In coerenza con le ipotesi teoriche finora avanzate, si potrebbe azzardare anche una proposta di integrazione tra l’universo delle nuove tecnologie, sempre più familiare agli italiani, e la dimensione tradizionale, rituale e magica della lettura dei libri. Considerando il forte impatto dei new media su alcune categorie di utenti, le case editrici iniziano ad aggiungere alla tradizionale vendita e promozione dei libri strategie di pubblicizzazione on line, quel quid utile a rendere l’impatto più forte, studiando una grafica integrata con quella prevista per il lancio del libro off line (copertina, espositori, segnalibri, gadget eccetera). Un’occasione per avvicinare gli Internet users alla lettura; sfruttando la multimedialità, si approda a un approccio diverso, interattivo e dinamico, in grado di attirare l’attenzione dei lettori multimediali e di superare l’essenzialità della carta stampata. Inoltre, nel Web, il libro continua a vivere e a offrire spunti anche a lettura conclusa, generando un intenso scambio di opinioni, immagini, riflessioni, idee attraverso gli spazi di interattività aperti dalla Rete.

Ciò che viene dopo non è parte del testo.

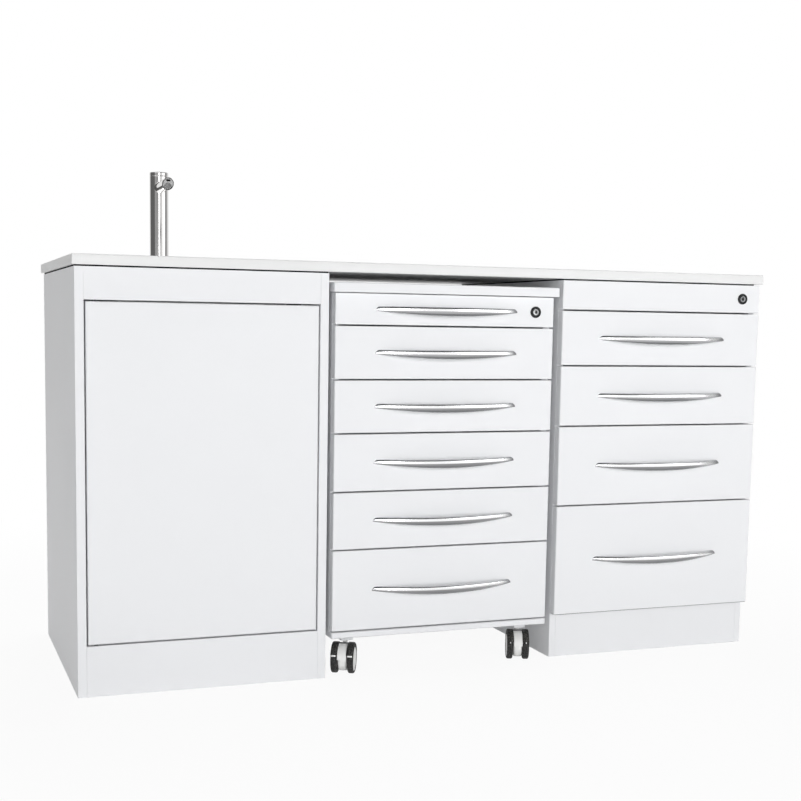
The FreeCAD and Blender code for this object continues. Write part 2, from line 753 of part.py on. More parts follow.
def caster_places():
    """Swivel axes of the casters, as X and Y."""
    left, right = mobile_left + caster_inset_x, mobile_right - caster_inset_x
    front, rear = stile_face + caster_inset_front, mobile_depth - caster_inset_back
    return {"front_left": (left, front), "front_right": (right, front),
            "rear_left": (left, rear), "rear_right": (right, rear)}


def caster(corner, x, y):
    """A twin-wheel caster, built with its axle along X and then swivelled."""
    axle = vec(x, y - caster_trail, wheel_radius)
    half_core = core_width / 2
    wheel_in = half_core + hood_side_clearance
    wheel_out = wheel_in + wheel_width
    inner_radius = wheel_radius + hood_gap
    keep_above = block(axle.x - wheel_out - over, axle.x + wheel_out + over,
                       axle.y - hood_radius - over, axle.y + hood_radius + over,
                       wheel_radius + hood_bottom, wheel_radius + hood_radius + over)
    hood = tube(hood_radius, inner_radius, axle - ALONG * wheel_out, ALONG,
                2 * wheel_out).common(keep_above)
    core = rod(core_radius, axle - ALONG * half_core, ALONG, core_width)
    web = block(axle.x - half_core, axle.x + half_core, axle.y - core_radius,
                axle.y + core_radius, wheel_radius, wheel_radius + hood_radius)
    web = web.common(rod(hood_radius, axle - ALONG * half_core, ALONG, core_width))
    top = wheel_radius + hood_radius
    pin = rod(swivel_radius, vec(x, y, wheel_radius + core_radius), UP,
              top + swivel_pin_length - wheel_radius - core_radius)
    bore = rod(axle_radius + axle_clearance, axle - ALONG * wheel_out, ALONG, 2 * wheel_out)
    sweep = rod(mobile_from_bay_side + caster_inset_x - swivel_side_clearance, vec(x, y, 0), UP,
                top + swivel_pin_length + over)
    fork = union(hood, core, web, pin).cut(bore).common(sweep)
    pair = turned([(0, -wheel_out), (wheel_radius, -wheel_out), (wheel_radius, -wheel_in),
                   (axle_radius, -wheel_in), (axle_radius, wheel_in), (wheel_radius, wheel_in),
                   (wheel_radius, wheel_out), (0, wheel_out)], axle, ALONG, UP)
    for solid in (fork, pair):
        solid.rotate(vec(x, y, 0), UP, caster_turns[corner])
    add("caster_%s_fork" % corner, fork)
    add("caster_%s_wheels" % corner, pair)


def origin():
    """The point of the building frame that becomes the origin of the exported part."""
    return vec(run_width / 2, (carcass_depth + worktop_back_overhang - handle_rise) / 2, 0)


def build():
    sink_cabinet()
    sink_door()
    sink()
    tap()
    worktop()
    drawer_cabinet()
    mobile_cabinet()
    for corner, (x, y) in caster_places().items():
        caster(corner, x, y)


def export():
    os.makedirs("parts", exist_ok=True)
    shift = -origin()
    for name, solids in nodes.items():
        moved = []
        for solid in solids:
            copy = solid.copy()
            copy.translate(shift)
            moved.append(copy)
        shape = moved[0] if len(moved) == 1 else Part.makeCompound(moved)
        shape.exportStep("parts/%s.step" % name)


build()
export()
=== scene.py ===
import math

import bmesh
import bpy
from mathutils import Matrix, Vector


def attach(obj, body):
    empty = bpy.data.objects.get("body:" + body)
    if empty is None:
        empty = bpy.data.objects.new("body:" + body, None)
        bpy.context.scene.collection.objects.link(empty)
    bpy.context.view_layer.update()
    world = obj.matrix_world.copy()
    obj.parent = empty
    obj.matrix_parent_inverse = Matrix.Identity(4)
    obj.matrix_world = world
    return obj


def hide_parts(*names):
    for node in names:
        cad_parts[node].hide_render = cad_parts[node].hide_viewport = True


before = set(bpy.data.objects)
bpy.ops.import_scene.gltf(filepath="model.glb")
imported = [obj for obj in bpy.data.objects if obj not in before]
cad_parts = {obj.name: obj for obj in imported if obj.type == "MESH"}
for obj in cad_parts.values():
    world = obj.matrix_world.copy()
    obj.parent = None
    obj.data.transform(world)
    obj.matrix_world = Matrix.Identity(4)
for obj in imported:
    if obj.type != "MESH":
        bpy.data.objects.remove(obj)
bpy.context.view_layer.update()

# The visible finish of the dental cabinet run. Shapes are written in millimetres of the
# building frame: X along the front from the left side, Y into the depth from the front plane,
# Z up from the floor. Form.piece() turns them into metres of the exported part's frame.

# The exported part's origin: on the floor, in the middle of the footprint
ORIGIN = Vector((762.5, 265.0, 0.0))

SHEET = 1.2
BEND = 1.4
UPRIGHT_BEND = 3.0
UNIT_WIDTH = 500.0
RUN_LENGTH = 1525.0
DEPTH = 550.0
CARCASS_TOP = 827.0
SLAB_LOW, SLAB_TOP = 830.0, 850.0
OVERHANG, BACK_OVERHANG = 5.0, 15.0
FRONT_DEPTH, FRONT_GAP = 19.0, 1.0
SIDE_LIP, END_LIP = 40.0, 10.0
TRAY_BACK = 469.0
LINER = 15.0
RAIL_START = 21.0
SLIDE_WIDTH, SLIDE_HEIGHT = 13.0, 35.0
HANDLE_LENGTH, HANDLE_RISE = 318.0, 35.0
# Opening of the bowl: left, right, front and back
BOWL = (70.0, 430.0, 110.0, 430.0)
BOWL_CORNER, BOWL_FLANGE, BOWL_FLOOR = 40.0, 20.0, 670.0
DRAIN = (250.0, 270.0)
TAP = (250.0, 490.0)
TAP_HEIGHT, TAP_RADIUS, TAP_HOLE = 210.0, 21.0, 17.5
SPOUT_RADIUS, SPOUT_LEVEL, SPOUT_END = 13.0, 1025.0, 375.0
WHEEL_RADIUS, CASTER_TRAIL = 30.0, 20.0

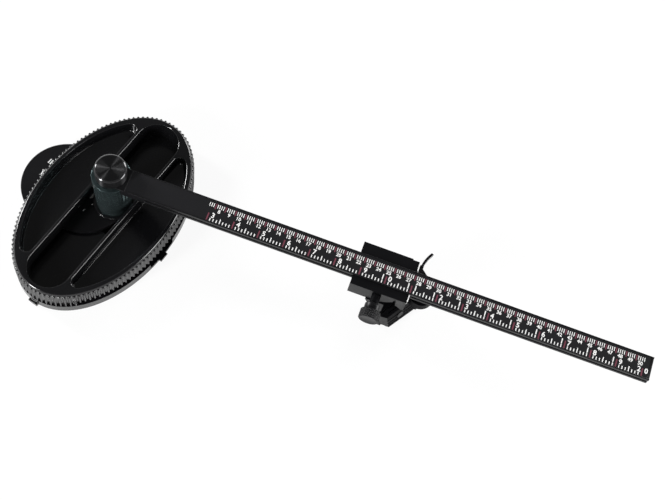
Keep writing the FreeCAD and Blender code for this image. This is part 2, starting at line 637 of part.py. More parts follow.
ARM_OUT = "(side_play + blade_arm_thickness)"
BLADE_OUT = "(side_play + blade_arm_thickness + blade_thickness)"
CLAMP_OUT = "(side_play + blade_arm_thickness + blade_thickness + clamp_thickness)"


# Start of the plates along the side, before they are cut off level with the front of the foot
PLATE_START = "(-foot_height * tan(foot_lean * 1 deg))"


def level_front(name, piece):
    """Piece on the side, cut off level with the front of the foot."""
    front = block(name + "_front", "2 * foot_length", "foot_length", "3 * foot_height",
                  INDEX_X + " - foot_toe - foot_length", HUB_Y + " - foot_reach - foot_length",
                  "-foot_height")
    return cut(name, on_side(piece), front)


def blade_arm():
    """Flat arm beside the foot, hinged at its rear, with a ledge under the lever's stem."""
    rear = "foot_length - blade_arm_rear"
    ledge_start = "ledge_along - ledge_width / 2"
    ledge_end = "ledge_along + ledge_width / 2"
    outline = [(PLATE_START, "blade_arm_toe_low"), (rear, "blade_arm_heel_low"),
               (rear, "blade_arm_top"), (ledge_end, "blade_arm_top"), (ledge_end, "ledge_top"),
               (ledge_start, "ledge_top"), (ledge_start, "blade_arm_top"),
               (PLATE_START, "blade_arm_top")]
    profile = front_plate("blade_arm_plate", outline, "blade_arm_thickness")
    bind(profile, y="-" + ARM_OUT)
    ledge = block("blade_arm_ledge", "ledge_width", "ledge_reach - side_play", "ledge_thickness",
                  ledge_start, "-ledge_reach", "ledge_top - ledge_thickness")
    pin_hole = level_rod("blade_arm_pin_hole", "pivot_diameter + 2 * turning_play",
                         "4 * blade_arm_thickness", "pivot_along", "-3 * blade_arm_thickness",
                         "pivot_height")
    screw_hole = level_rod("blade_arm_screw_hole", "blade_screw_diameter", "4 * blade_arm_thickness",
                           "blade_screw_along", "-3 * blade_arm_thickness", "blade_screw_height")
    whole = joined("blade_arm_whole", profile, ledge)
    return finish(level_front("blade_arm", cut("blade_arm_drilled", whole, pin_hole, screw_hole)),
                  "blade_arm")


def blade():
    """Thin slanted blade, pointed at the toe, held against the outside of the arm."""
    slope = "blade_slope * 1 deg"
    rear = ("blade_tip_along + blade_length * cos(%s)" % slope,
            "blade_length * sin(%s) - blade_tip_drop" % slope)
    back = (rear[0] + " - blade_width * sin(%s)" % slope, rear[1] + " + blade_width * cos(%s)" % slope)
    toe = ("blade_tip_along", "blade_width / cos(%s) - blade_tip_drop" % slope)
    outline = [("blade_tip_along", "-blade_tip_drop"), rear, back, toe]
    profile = front_plate("blade_plate", outline, "blade_thickness")
    bind(profile, y="-" + BLADE_OUT)
    hole = level_rod("blade_hole", "blade_screw_diameter + 2 * turning_play", "8 * blade_thickness",
                     "blade_screw_along", "-%s - 4 * blade_thickness" % BLADE_OUT, "blade_screw_height")
    return finish(on_side(cut("blade", profile, hole)), "blade")


def blade_clamp():
    """Plate that clamps the blade to the arm: a lip before the blade's tip, and grooves outside."""
    outline = [(PLATE_START, "clamp_toe_low"), ("clamp_end", "clamp_heel_low"),
               ("clamp_end", "clamp_top"), (PLATE_START, "clamp_top")]
    profile = bind(front_plate("blade_clamp_plate", outline, "clamp_thickness"), y="-" + CLAMP_OUT)
    lip = block("blade_clamp_lip", "blade_tip_along - clamp_lip_gap - " + PLATE_START,
                "blade_thickness + clamp_thickness / 2", "clamp_top - clamp_toe_low", PLATE_START,
                "-%s - clamp_thickness / 2" % BLADE_OUT, "clamp_toe_low")
    grooves = [block("blade_clamp_groove_%d" % number, "2 * clamp_end", "2 * clamp_groove_depth",
                     "clamp_groove_height", "-clamp_end / 2", "-%s - clamp_groove_depth" % CLAMP_OUT,
                     "%d * clamp_groove_pitch" % (number + 1))
               for number in range(int(size("clamp_groove_count")))]
    hole = level_rod("blade_clamp_hole", "blade_screw_diameter + 2 * turning_play",
                     "4 * clamp_thickness", "blade_screw_along", "-%s - clamp_thickness" % CLAMP_OUT,
                     "blade_screw_height")
    whole = joined("blade_clamp_whole", profile, lip)
    return finish(level_front("blade_clamp", cut("blade_clamp_drilled", whole, hole, *grooves)),
                  "blade_clamp")


def blade_screw():
    """Screw through the clamp plate and the blade into the arm."""
    shank = level_rod("blade_screw_shank", "blade_screw_diameter", CLAMP_OUT + " - side_play",
                      "blade_screw_along", "-" + CLAMP_OUT, "blade_screw_height")
    head = level_rod("blade_screw_head_round", "blade_screw_head", "blade_screw_head_height",
                     "blade_screw_along", "-%s - blade_screw_head_height" % CLAMP_OUT, "blade_screw_height")
    return finish(on_side(joined("blade_screw", shank, head)), "blade_screw")


def pivot_pin():
    """Headed pin pressed into the foot, on which the blade arm swings."""
    shank = level_rod("pivot_shank", "pivot_diameter", ARM_OUT + " + side_play + pivot_depth",
                      "pivot_along", "-%s - side_play" % ARM_OUT, "pivot_height")
    head = level_rod("pivot_head", "pivot_head_diameter", "pivot_head_height", "pivot_along",
                     "-%s - side_play - pivot_head_height" % ARM_OUT, "pivot_height")
    return finish(on_side(joined("pivot_pin", shank, head)), "pivot_pin")


def clamp_shoe():
    """Small block that the thumb screw presses against the near side of the bar."""
    shoe = block("clamp_shoe", "shoe_block_width", "shoe_block_depth",
                 "screw_axis_height - bar_underside + shoe_block_height",
                 SCREW_X + " - shoe_block_width / 2", NEAR_SIDE + " - shoe_block_depth", "bar_underside")
    return finish(shoe, "clamp_shoe")


def thumb_screw():
    """Clamp screw with a neck, a collar and a round knob, its axis level and toward the front."""
    collar_start = "(carriage_near - shoe_block_depth + neck_length)"
    collar_end = "(%s + collar_length)" % collar_start
    knob_end = "(%s + knob_length)" % collar_end
    inner = "knob_diameter / 2 - cap_edge"
    points = [("0", "0"), ("neck_diameter / 2", "0"), ("neck_diameter / 2", collar_start),
              ("collar_diameter / 2", collar_start), ("collar_diameter / 2", collar_end),
              (inner, collar_end), ("knob_diameter / 2", collar_end + " + cap_edge"),
              ("knob_diameter / 2", knob_end + " - cap_edge"), (inner, knob_end), ("0", knob_end)]
    body = turned("thumb_screw", points, "0", "0")
    body.Placement = FreeCAD.Placement(FreeCAD.Vector(), FreeCAD.Rotation(FreeCAD.Vector(1, 0, 0), 90))
    bind(body, x=SCREW_X, y=NEAR_SIDE + " - shoe_block_depth", z="screw_axis_height")
    return finish(body, "thumb_screw")


def polar(reach, bearing):
    """Point at a reach and bearing from the middle of the boss."""
    angle = math.radians(size(bearing))
    return FreeCAD.Vector(size(reach) * math.cos(angle), size(reach) * math.sin(angle), 0)


def lever_plate(low):
    """Flat part of the lever: a disc on the boss with an arm that narrows toward the tab."""
    radius = size("lever_disc_diameter") / 2
    elbow = math.radians(size("elbow_bearing"))
    inner = -size("wrist_inner")
    reach = size("wrist_reach")
    outline = [(-radius, 0), (-radius, reach), (inner, reach), (inner, size("wrist_low")),
               (size("shoulder_side"), size("shoulder_reach")),
               (radius * math.cos(elbow), radius * math.sin(elbow))]
    points = [FreeCAD.Vector(across, along, low) for across, along in outline]
    thickness = size("lever_thickness")
    arm = Part.Face(Part.makePolygon(points + points[:1])).extrude(FreeCAD.Vector(0, 0, thickness))
    return arm.fuse(Part.makeCylinder(radius, thickness, FreeCAD.Vector(0, 0, low)))


def lever_tab(low):
    """Curved upright tab at the end of the lever, lower edge rising toward its tip."""
    start = polar("tab_start_reach", "tab_start_bearing")
    end = polar("tab_end_reach", "tab_end_bearing")
    along = (end - start).normalize()
    side = along.cross(FreeCAD.Vector(0, 0, 1))
    outer = [start, (start + end) * 0.5 - side * size("tab_bulge"), end]
    inner = [place + side * size("tab_thickness") for place in outer]
    outline = Part.Wire([Part.Arc(*outer).toShape(), Part.makeLine(end, inner[2]),
                         Part.Arc(*reversed(inner)).toShape(), Part.makeLine(inner[0], start)])
    height = size("tab_height")
    sheet = Part.Face(outline).extrude(FreeCAD.Vector(0, 0, height))
    tip = height - size("tab_tip_height")
    wedge = [start, end, end + FreeCAD.Vector(0, 0, tip)]
    wide = side * (4 * size("tab_thickness"))
    below = Part.Face(Part.makePolygon([place - wide for place in wedge + wedge[:1]]))
    tab = sheet.cut(below.extrude(wide * 2))
    tab.translate(FreeCAD.Vector(0, 0, low - size("tab_drop")))
    return tab


def depth_lever():
    """Lever on the boss: flat plate with a stem below, and a curved upright tab at its end."""
    low = size(BOSS_TOP)
    stem_low = size("lever_stem_low")
    stem = Part.makeCylinder(size("lever_stem") / 2, low - stem_low, FreeCAD.Vector(0, 0, stem_low))
    thing = doc.addObject("Part::Feature", "depth_lever")
    thing.Shape = lever_plate(low).fuse(stem).fuse(lever_tab(low)).removeSplitter()
    return finish(bind(thing, x=INDEX_X + " + boss_offset", y=HUB_Y), "depth_lever")


def lever_ring():
    """Ring on the lever's stem, under the boss, which keeps the lever in."""
    low = BOSS_LOW + " - ring_thickness"
    points = [("lever_stem / 2", low), ("ring_diameter / 2", low), ("ring_diameter / 2", BOSS_LOW),
              ("lever_stem / 2", BOSS_LOW)]
    return finish(turned("lever_ring", points, INDEX_X + " + boss_offset", HUB_Y), "lever_ring")


PIECES = [base_plate, oval_body, body_screws, glide_button, guide_plate, cross_shoe, shoe_screw,
          channel_shoe, hub_post, post_screw, scale_bar, scale_strip, cap_knob, carriage, index_line,
          foot_block, pivot_pin, blade_arm, blade, blade_clamp, blade_screw, clamp_shoe, thumb_screw,
          depth_lever, lever_ring]
for piece in PIECES:
    piece()
doc.recompute()

failed = [thing.Name for thing in doc.Objects if {"Invalid", "Error"} & set(thing.State)]
for thing in SUBPARTS:
    if thing.Shape.isNull() or not thing.Shape.isValid() or thing.Shape.Volume <= 0:
        failed.append(thing.Label)
if failed:
    raise RuntimeError("not built: " + ", ".join(failed))
for thing in SUBPARTS:
    thing.Shape.exportStep("parts/%s.step" % thing.Label)
    box = thing.Shape.BoundBox
    print("%-14s %2d solids %9.1f mm3  x %.1f..%.1f  y %.1f..%.1f  z %.1f..%.1f"
          % (thing.Label, len(thing.Shape.Solids), thing.Shape.Volume,
             box.XMin, box.XMax, box.YMin, box.YMax, box.ZMin, box.ZMax))
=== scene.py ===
# %% [markdown]
# An oval and circle mat cutter. A fluted oval base lies on the mat, an arm turns on two
# shoes in the base's channel and groove, and a small cutting head slides along the arm's
# scale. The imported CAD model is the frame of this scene: every piece made here sits where
# a CAD piece sits, and moves with the same body.

# %% Frame and units
import json
import math

import bmesh
import bpy
import numpy as np
from mathutils import Matrix, Vector
from mathutils.geometry import tessellate_polygon

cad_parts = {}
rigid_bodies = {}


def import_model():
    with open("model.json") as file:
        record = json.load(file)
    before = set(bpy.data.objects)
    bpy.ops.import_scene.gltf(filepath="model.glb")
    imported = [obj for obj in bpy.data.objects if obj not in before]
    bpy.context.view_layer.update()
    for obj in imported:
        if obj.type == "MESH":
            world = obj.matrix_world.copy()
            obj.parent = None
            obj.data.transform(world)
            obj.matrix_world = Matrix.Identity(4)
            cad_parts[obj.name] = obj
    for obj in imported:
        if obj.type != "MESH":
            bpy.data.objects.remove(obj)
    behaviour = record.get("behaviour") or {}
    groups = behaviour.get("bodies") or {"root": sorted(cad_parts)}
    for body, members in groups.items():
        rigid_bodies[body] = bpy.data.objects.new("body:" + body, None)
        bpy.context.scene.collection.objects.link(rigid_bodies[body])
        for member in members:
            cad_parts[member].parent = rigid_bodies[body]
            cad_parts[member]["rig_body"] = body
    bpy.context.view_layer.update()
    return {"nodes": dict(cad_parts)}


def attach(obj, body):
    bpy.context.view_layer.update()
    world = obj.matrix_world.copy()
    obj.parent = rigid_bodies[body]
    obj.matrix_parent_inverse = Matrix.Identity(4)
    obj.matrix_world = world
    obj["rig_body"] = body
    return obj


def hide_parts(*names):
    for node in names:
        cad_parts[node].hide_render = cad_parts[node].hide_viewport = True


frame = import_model()
MM = 0.001
TAU = 2 * math.pi

# %% [markdown]
# Two places are used again and again: the hub, which is the middle of the post and of the
# cap over it, and the index line on the end of the carriage. The arm's bar runs along X, and
# its near side faces the camera. The base stands askew to it: the base's long axis is turned
# by 74.3 degrees. Lengths are written in millimetres, because that is how such a tool is
# measured, and are multiplied by MM when they become points of a mesh.

# %% Places on the object, in millimetres
HUB = np.array([1.86, 6.617])
INDEX_X = 153.26
BASE_TURN = math.radians(74.3)
BAR_TOP = 38.8
BAR_WIDTH = 12.0
NEAR_SIDE = HUB[1] - BAR_WIDTH / 2
print("near side of the bar at y =", round(float(NEAR_SIDE), 3))


# %% [markdown]
# New pieces are surfaces worked out on a grid. A grid of points becomes a mesh when each
# point is joined to its neighbours, and the last column to the first, because every grid
# here runs once round its piece. The Shell gathers such grids and flat fillings. Modelling
# by hand or with booleans would also give these shapes, but a grid has clean quads that
# follow the form, and its numbers can be changed at will.

# %% From grids of points to one skin
def grid_faces(rows, columns):
    """Corner numbers of the quads between neighbouring rows and columns; columns close up."""
    row, column = np.meshgrid(np.arange(rows - 1), np.arange(columns), indexing="ij")
    after = (column + 1) % columns
    quads = [row * columns + column, row * columns + after,
             (row + 1) * columns + after, (row + 1) * columns + column]
    return np.stack(quads, -1).reshape(-1, 4)


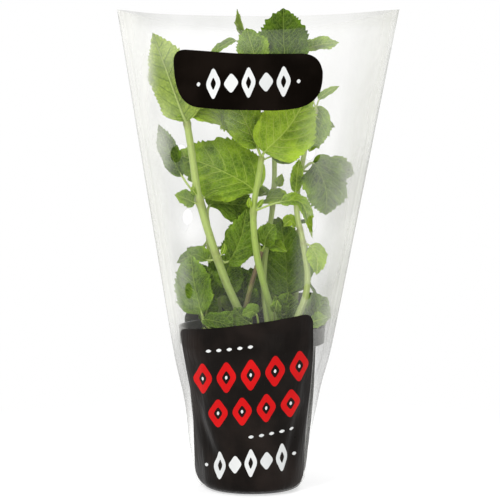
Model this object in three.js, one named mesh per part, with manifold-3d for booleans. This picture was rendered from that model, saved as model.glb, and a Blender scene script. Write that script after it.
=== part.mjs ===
// A pot of young mint standing in a tapered sleeve of clear film.
// Millimetres, +Z up. The origin is the middle of the sleeve's flat base, +X is to the
// right and -Y is the front of the sleeve.
import * as THREE from "three";
import { mergeVertices } from "three/addons/utils/BufferGeometryUtils.js";
import Module from "manifold-3d";

const wasm = await Module();
wasm.setup();

// Gap kept between neighbouring pieces
const CLEARANCE = 0.3;
const MERGE_DISTANCE = 1e-4;

// Sleeve: a film bag with a side seam at each end of its width
const FILM = 0.6;
const SLEEVE_TOP = 349;
const FRONT_EDGE_DIP = 19;
const BASE_CORNER = 8;
const LEFT_SEAM = { base: 41.6, top: 97.8 };
const RIGHT_SEAM = { base: 38, top: 106.6 };
const POT_BAND = { bottom: 106, top: 120, radius: 54.8 };
const BAG_BASE_RADIUS = 37.7;
const BAG_TOP = { halfWidth: 90, halfDepth: 78 };
const POINTS_ON_TANGENT = 1;
const POINTS_ON_ARC = 7;
const EDGE_PASSES = 3;
const WALL_FRACTIONS = [0.22, 0.45, 0.7, 1];
const VENT = { halfWidth: 4, halfHeight: 5.8, curveSegments: 4 };
const VENT_ROWS = [
  { height: 245, left: -53.5, right: 43.5 },
  { height: 196.5, left: -48.5, right: 41.5 },
  { height: 148, left: -45, right: 38.8 },
];

// Pot: thin moulded plastic with a deep rim
const POT_WALL = 1.2;
const POT_STAND = FILM + CLEARANCE;
const POT_HEIGHT = 118.6;
const RIM_RADIUS = 53.7;
const RIM_HEIGHT = 13;
const RIM_TAPER = 0.8;
const NECK_RADIUS = 46.4;
const HEEL_RADIUS = 7.1;
const HEEL_CENTRE = 29.4;
const POT_SIDES = 32;
const DRAIN = { radius: 4, ring: 21, count: 6, sides: 8 };

// Potting mix
const MIX_TOP = 104;
const MIX_RELIEF = { height: 1.3, acrossX: 0.31, acrossY: 0.27 };
const MIX_SIDES = 24;
const MIX_RINGS = [0.4, 0.75];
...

Il tempo della lettura si espande così anche al di fuori delle copertine più o meno rigide, facendosi vivere da un rinato popolo dei lettori, in evidente crescita, come dimostra il trend positivo dei frequentatori delle fiere e dei festival della letteratura (5).
Non è un caso, in questo contesto di necessaria e naturale convergenza tra le varie pratiche di trasmissione del valore del testo scritto, se la riabilitazione della sacra pratica della lettura ha trovato spazio anche tra le attività privilegiate dal Laboratorio di Scrittura attivato sotto il nome di Scriptorium presso il Dipartimento di Sociologia e Comunicazione dell’Università «La Sapienza». Viaggio sulle spalle della memoria letteraria tra paesaggi naturali e paesaggi tecnologici, tra tempi mitici e tempi moderni.
Mario Morcellini è preside della Facoltà di Scienze della comunicazione dell’Università di Roma «La Sapienza».
(1) La ricerca è stata realizzata per l’Associazione italiana editori (AIE) e presentata il 15 maggio al convegno Lettori, non lettori, lettori da edicola (Fiera del Libro di Torino, edizione 2003).
(2) Per «vendite collaterali» – e non sfugga lo snobismo della definizione – s’intendono tutte le tipologie di prodotti che vengono allegati ai quotidiani e ai settimanali: libri, VHS/DVD, CD-Rom, CD musicali. Per alcuni approfondimenti sul fenomeno economico delle «vendite collaterali» cfr. Carlo Riva e Dina Bara, La terza gamba, in «Prima Comunicazione», aprile 2004, pp. 55-58.
(3) è quanto emerge anche dalla stessa indagine Demoskopea 2003 che dimostra che il 41 per cento dei lettori preferisce l’edicola ai canali tradizionali, per i prezzi convenienti, per la qualità editoriale e per la comodità dei punti vendita.
(4) Il «Corriere della sera» ha venduto, per esempio, nella settimana-tipo di gennaio 2004, più di un milione di libri, VHS e DVD riguardanti l’arte e la storia.
(5) Ricordiamo in proposito i numeri del recente Festival della Letteratura di Mantova svoltosi tra l’8 ed il 12 settembre 2004 (circa 50.000 visitatori, rispetto ai meno di 16.000 nel 1997) come anche la rappresentativa platea di quanti sono stati presenti e coinvolti attivamente negli Stati Generali dell’Editoria di Roma (14, 15 settembre 2004).